4 Experimental Analysis

In this section, we will verify effectiveness of the algorithm AMUAR and the monotonicity of utility with attributions by experiments. All the experiments have been carried out on a personal computer with Windows 7, Intel (R) Pentium (R) CPU G640 (2.8 GHz) and 6.00 GB memory. The programming language is Matlab 2010b.

We take \( u(\lambda ) = a( - \lambda + c)^{b} \) as the utility function. If \( 0 < b < 1 \), then UDTRS model is risk aversion; If \( b = 1 \), UDTRS model is risk neutrality; If \( b > 1 \), UDTRS model is risk loving; Six data sets from the UCI Machine Learning Repository are used. For each data set, the utility functions are randomly generated in interval value [100, 1000]. Their values meet the following constraint conditions: \( u(\lambda_{BP} ) > u(\lambda_{NP} ),\,u(\lambda_{BN} ) > u(\lambda_{PN} ),\,u(\lambda_{PP} ) = u(\lambda_{NN} ) = 1 \). 10 different groups of utility functions are randomly generated. Table 1 shows the average length of the derived reduct with different data sets.

Table 1. Average length of a reduct

To validate the monotonicity of utility with attributes, utility is calculated with the increasing number of attributes from 1 to the total attribute number in each data set. In Fig. 1, the x-coordinate represents the number of attributes, and the y-coordinate represents the utility of three models. Figure 1 shows the utility of three models do not strictly increase with the increasing of attribute numbers. For example, the utility decrease with adding an attribute in data set credit_a, forestfires and vote. The utility with the number of attributes increasing do not present monotonicity strictly.

Fig. 1.

Utility comparison of three attribute reductions

5 Conclusions

Utility-based decision-theoretic rough set model is introduced in this paper.
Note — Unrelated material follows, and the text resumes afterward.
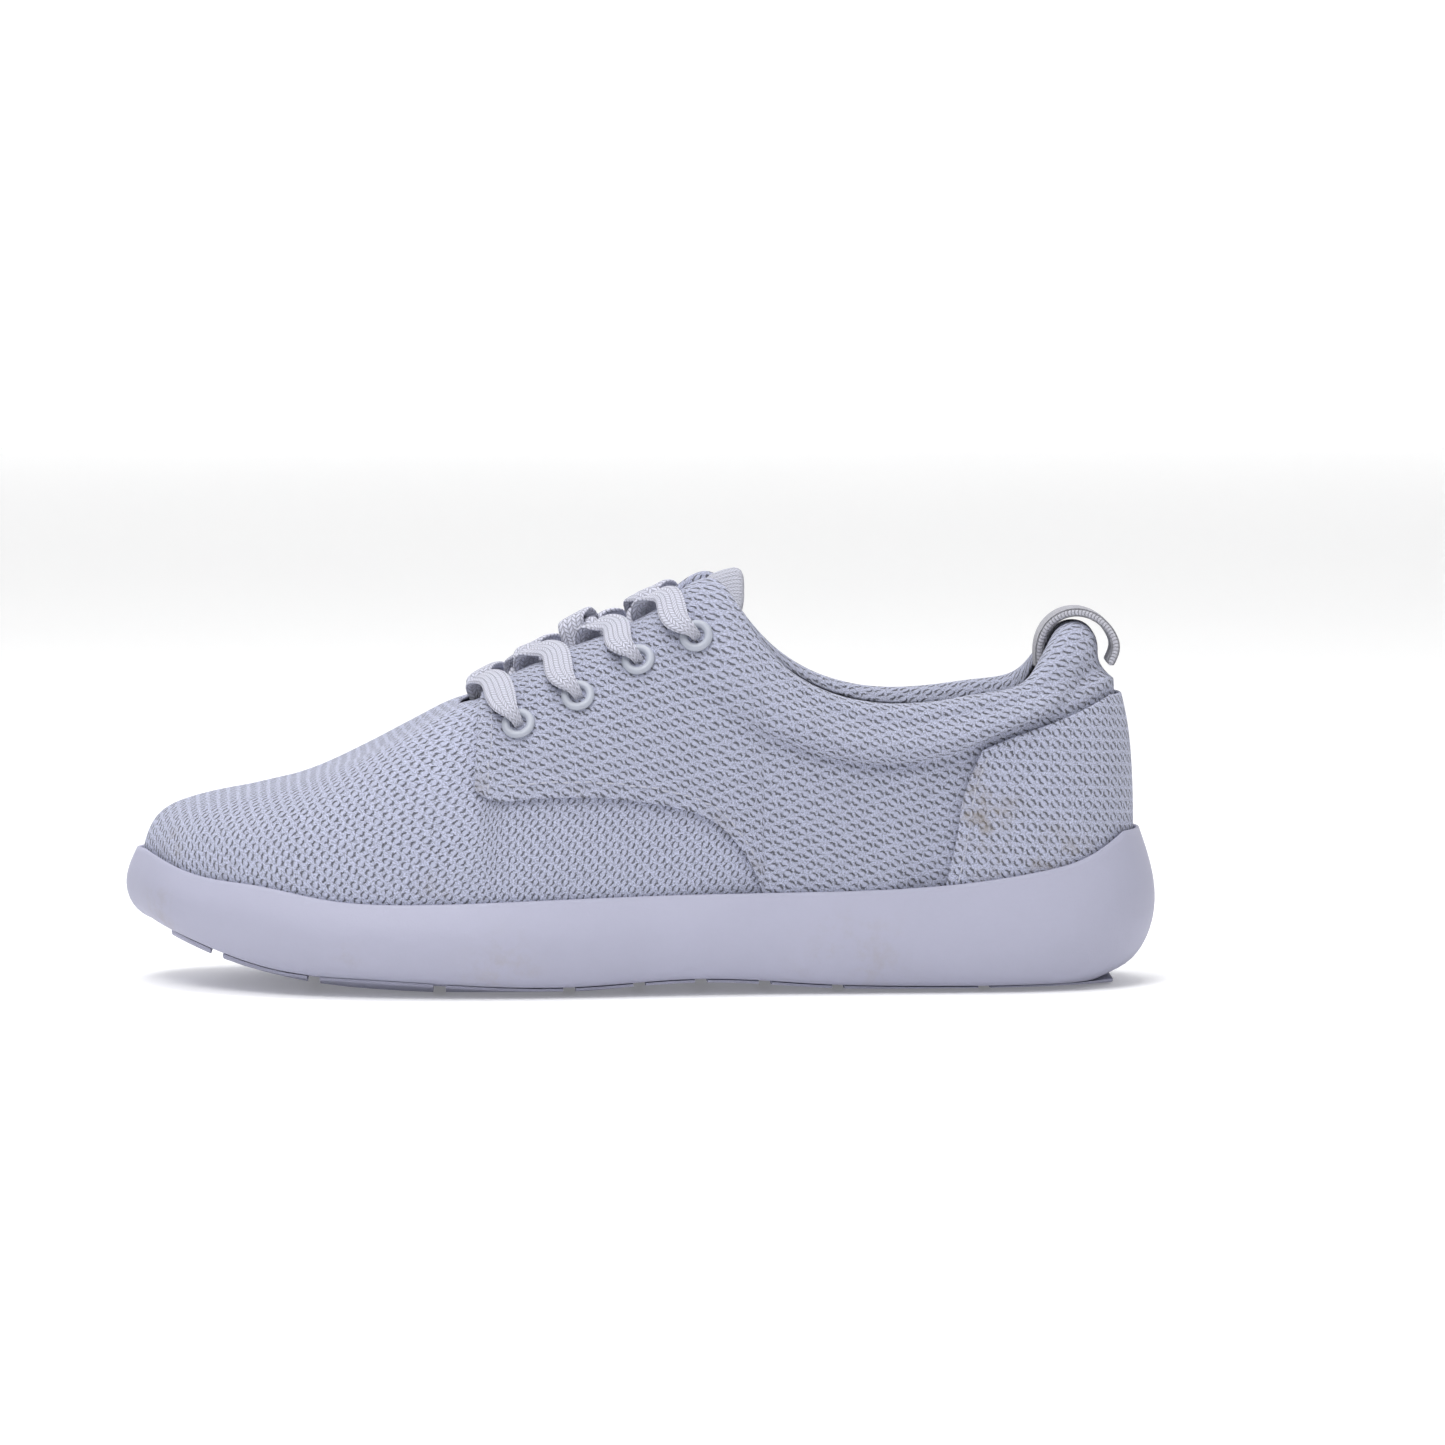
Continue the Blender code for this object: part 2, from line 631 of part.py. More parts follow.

The utility of the positive region, the boundary region and the negative region are given respectively. We provide a definition of reduction which aims to obtain the maximal utility in decisions. A heuristic reduction algorithm with respect to the definition is proposed. Finally, experimental results show the proposed algorithm is effective.